È noto come i recenti rivolgimenti di Russia abbiano gravemente compromessi gl’interessi dei portatori esteri dei titoli russi.

I possessori italiani si son venuti a trovare in condizioni anche più svantaggiose, perché, mentre non possono approfittare delle speciali concessioni accordate in Francia od in Inghilterra per il pagamento degli interessi essendo esse strettamente limitate ai portatori cittadini francesi e inglesi, non possono neppure più realizzare i loro titoli in Inghilterra o in Francia, per le disposizioni restrittive adottate al riguardo da quei governi.

In tale stato di cose, allo scopo di agevolarli, il ministro del Tesoro, ha, con decreto di oggi, autorizzati a comprendere i titoli russi nei versamenti che in occasione della stampigliatura dei titoli consolidati 5 % della precedente emissione possono farsi in pagamento di consolidato 5 % di nuova emissione.

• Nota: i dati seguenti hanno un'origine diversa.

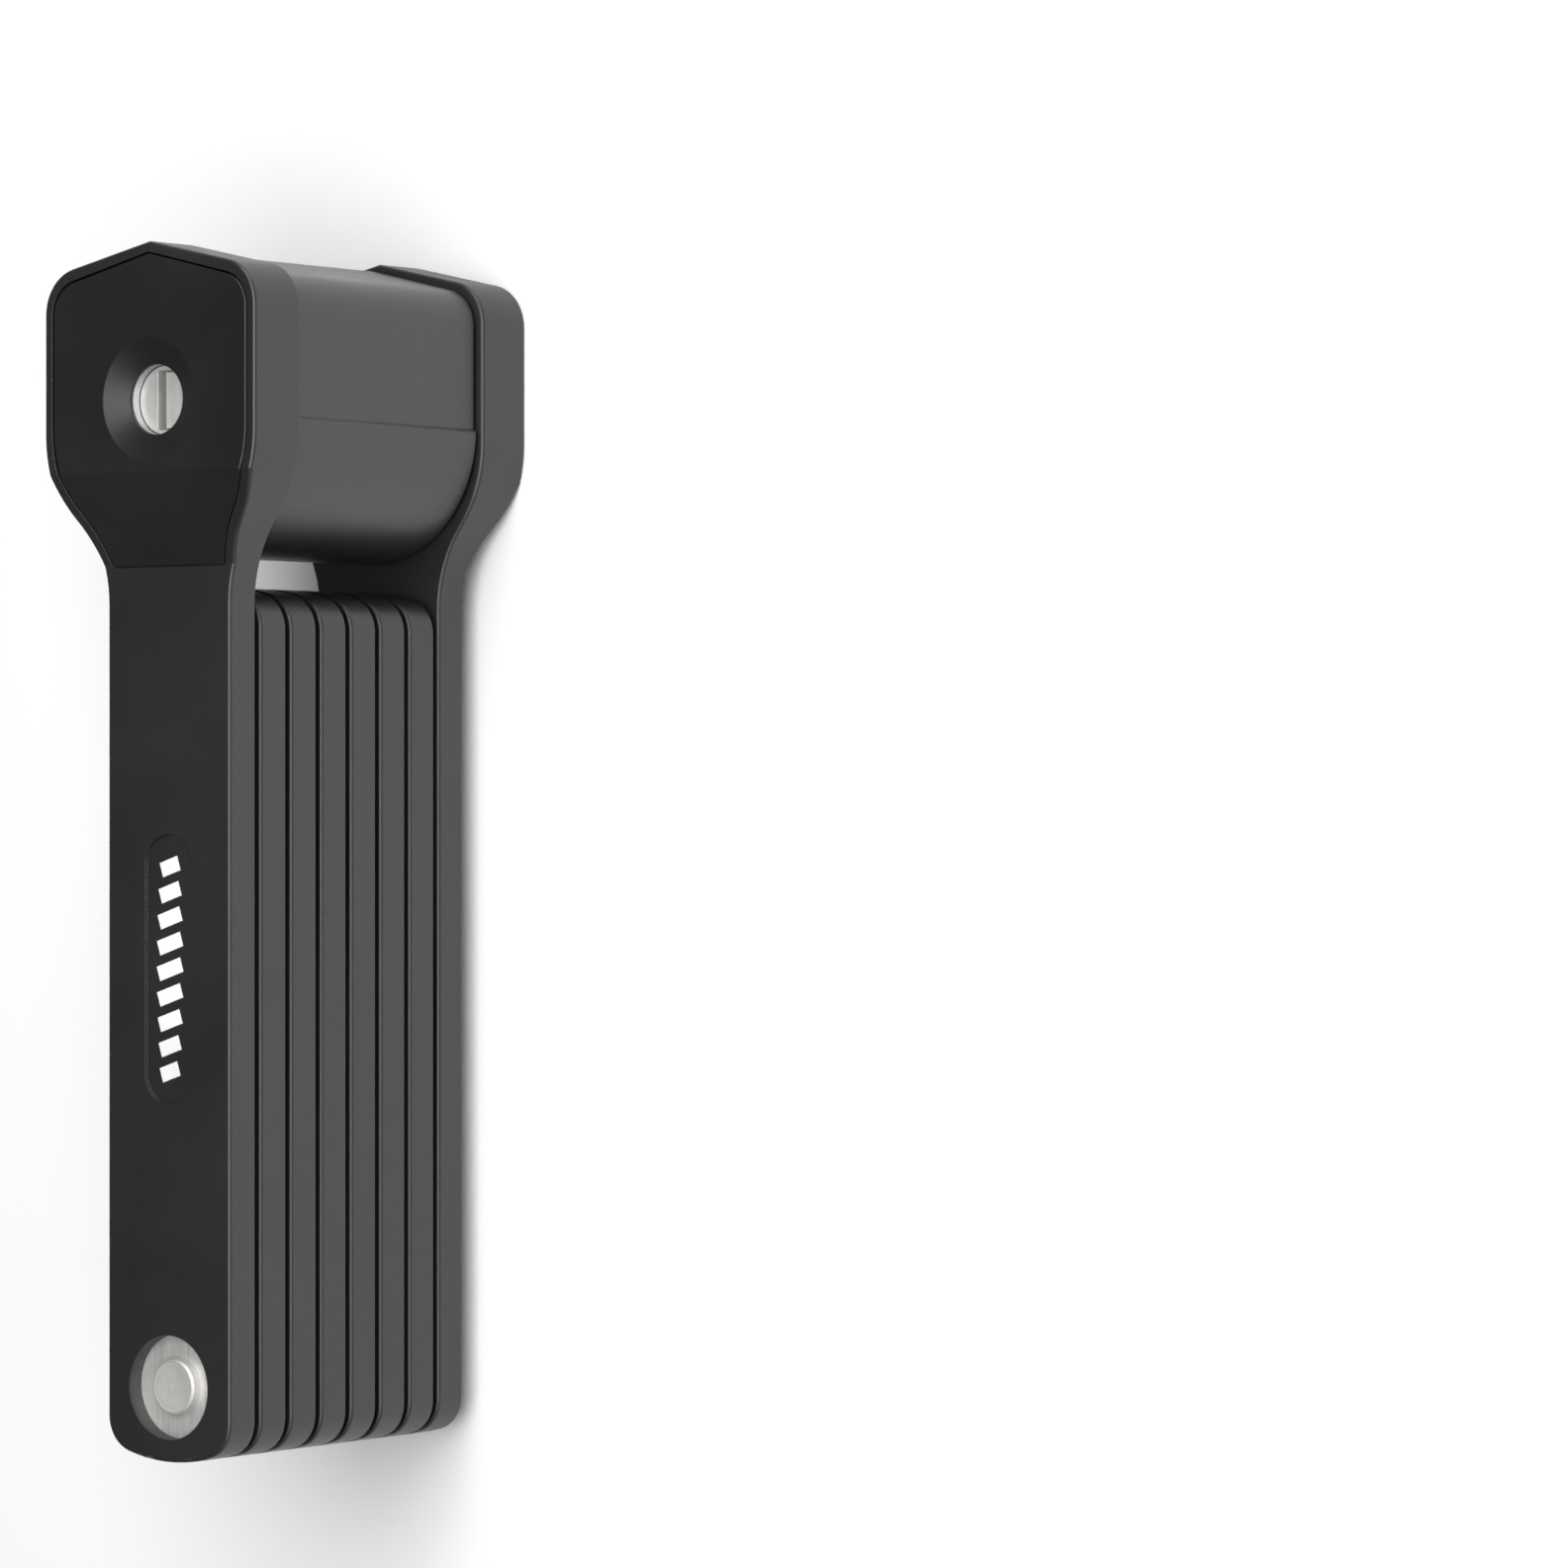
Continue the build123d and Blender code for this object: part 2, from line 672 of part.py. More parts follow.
# ---------------------------------------------------------------- bolt and its drive
over_rise = cam_lead * cam_over / 360
slot_rise = bolt_travel + 2 * over_rise
mean_radius = (cam_radius + cam_bore) / 2

with BuildPart() as cam_slot:
    slot_foot = Plane((x_lock, 0, cross_height - bolt_travel - over_rise))
    with BuildLine(slot_foot) as slot_path:
        Helix(pitch=cam_lead, height=slot_rise, radius=mean_radius)
    section = Plane(slot_path.line @ 0, x_dir=(1, 0, 0), z_dir=slot_path.line % 0)
    with BuildSketch(section):
        Rectangle(2 * (cam_radius - cam_bore), drive_slot)
    sweep(path=slot_path.line, is_frenet=True)

with BuildPart() as drive_cam:
    add(round_bar(cam_radius, cam_foot, cam_top))
    add(round_bar(cam_bore, cam_foot, cam_floor), mode=Mode.SUBTRACT)
    with BuildSketch(Plane.XY.offset(cam_top)):
        with Locations(lock_axis):
            Rectangle(tail_long, tail_wide)
    extrude(amount=-tail_deep, mode=Mode.SUBTRACT)
    turn_axis = Axis((x_lock, 0, 0), (0, 0, 1))
    for side in (0, 180):
        add(cam_slot.part.rotate(turn_axis, side - 90 - cam_over), mode=Mode.SUBTRACT)
finish(drive_cam, "drive_cam")

with BuildPart() as locking_pin:
    add(round_bar(bolt_tip, bolt_low, shank_low))
    add(round_bar(bolt_shank, shank_low, bolt_top))
    with BuildSketch(Plane.YZ.offset(x_lock)):
        with Locations((0, cross_height)):
            Circle(cross_radius)
    extrude(amount=cross_half, both=True, mode=Mode.SUBTRACT)
finish(locking_pin, "locking_pin")

with BuildPart() as cross_pin:
    with BuildSketch(Plane.YZ.offset(x_lock)):
        with Locations((0, cross_height)):
            Circle(cross_radius)
    extrude(amount=cross_half, both=True)
finish(cross_pin, "cross_pin")

groove_foot = cross_height - bolt_travel - cross_radius - bolt_rest
with BuildPart() as bolt_guide:
    add(round_bar(guide_radius, insert_top, guide_top))
    add(round_bar(cam_radius + run_clear, insert_top, guide_top), mode=Mode.SUBTRACT)
    with BuildSketch(Plane.XY.offset(groove_foot)):
        with Locations(lock_axis):
            Rectangle(2 * (cross_half + slide_clear), 2 * (cross_radius + slide_clear))
    extrude(amount=guide_top - groove_foot, mode=Mode.SUBTRACT)
finish(bolt_guide, "bolt_guide")
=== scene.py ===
"""Folding bike lock: finishes, printed label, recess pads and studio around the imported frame."""

from collections import namedtuple
from math import cos, radians, sin

import bpy
from bpy.props import FloatProperty, FloatVectorProperty, IntProperty, PointerProperty
from mathutils import Matrix, Vector


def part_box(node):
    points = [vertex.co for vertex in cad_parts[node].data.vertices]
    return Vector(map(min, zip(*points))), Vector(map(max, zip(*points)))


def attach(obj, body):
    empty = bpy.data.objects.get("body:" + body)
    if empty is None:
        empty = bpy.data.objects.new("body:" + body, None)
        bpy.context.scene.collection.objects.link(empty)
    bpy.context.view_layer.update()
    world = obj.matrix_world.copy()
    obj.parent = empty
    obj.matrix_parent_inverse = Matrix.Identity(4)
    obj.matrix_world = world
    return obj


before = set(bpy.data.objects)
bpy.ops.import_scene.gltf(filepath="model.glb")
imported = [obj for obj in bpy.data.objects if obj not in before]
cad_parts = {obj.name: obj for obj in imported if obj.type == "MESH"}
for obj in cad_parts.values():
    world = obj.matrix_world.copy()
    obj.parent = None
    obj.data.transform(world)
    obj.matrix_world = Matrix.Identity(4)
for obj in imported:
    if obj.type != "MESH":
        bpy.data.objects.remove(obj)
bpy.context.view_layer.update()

bl_info = {
    "name": "Folding bike lock",
    "version": (1, 0, 0),
    "blender": (4, 5, 0),
    "location": "View3D > Sidebar > Folding lock",
    "description": "Builds the looks of a folding bike lock around its frame",
    "category": "Object",
}

MM = 0.001
JACKETS = [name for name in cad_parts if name.endswith("_jacket")]
PLATES = [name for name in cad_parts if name.endswith("_core")]
RIVETS = [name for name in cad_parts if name.startswith("rivet_")]
WASHERS = [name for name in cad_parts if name.startswith("washer_")]
PLUG_LOW, PLUG_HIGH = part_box("key_plug")
LOCK_X = (PLUG_LOW.x + PLUG_HIGH.x) / 2
LOW_RIVET_X = sum(corner.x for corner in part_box("rivet_1")) / 2
TOP_RIVET_X = sum(corner.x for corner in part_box("rivet_2")) / 2
FRONT_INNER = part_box("front_arm_jacket")[0].z
FRONT_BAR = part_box("link_1_jacket")[1].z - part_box("link_1_jacket")[0].z + FRONT_INNER
BRASS_WORKS = ["cylinder_barrel", "key_pins", "driver_pins"]
STEEL_WORKS = [
    "barrel_sleeve",
    "drill_guard",
    "retaining_clip",
    "pin_springs",
    "bolt_guide",
    "cross_pin",
    "locking_pin",
    "drive_cam",
    "latch_stud",
]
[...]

Così i portatori italiani di titoli russi nel Regno potranno convertire i loro titoli in titoli consolidati nazionali.

I titoli russi verranno accettati fino a capienza al corso di:

L. 33,90 per il prestito russo 3 % oro 1891 - 1894

L. 33,40 per il prestito russo 3 % oro 1896

L. 38,90 per il prestito russo 4 % oro 1893

L. 43 per il prestito russo 4 % oro 1894

L. 41,30 per il prestito russo 4½ % oro 1909

L. 50 per il prestito russo 5 % oro 1906

Le eventuali differenze occorrenti per raggiungere il prezzo d’emissione del consolidato 5 % saranno corrisposte in contanti.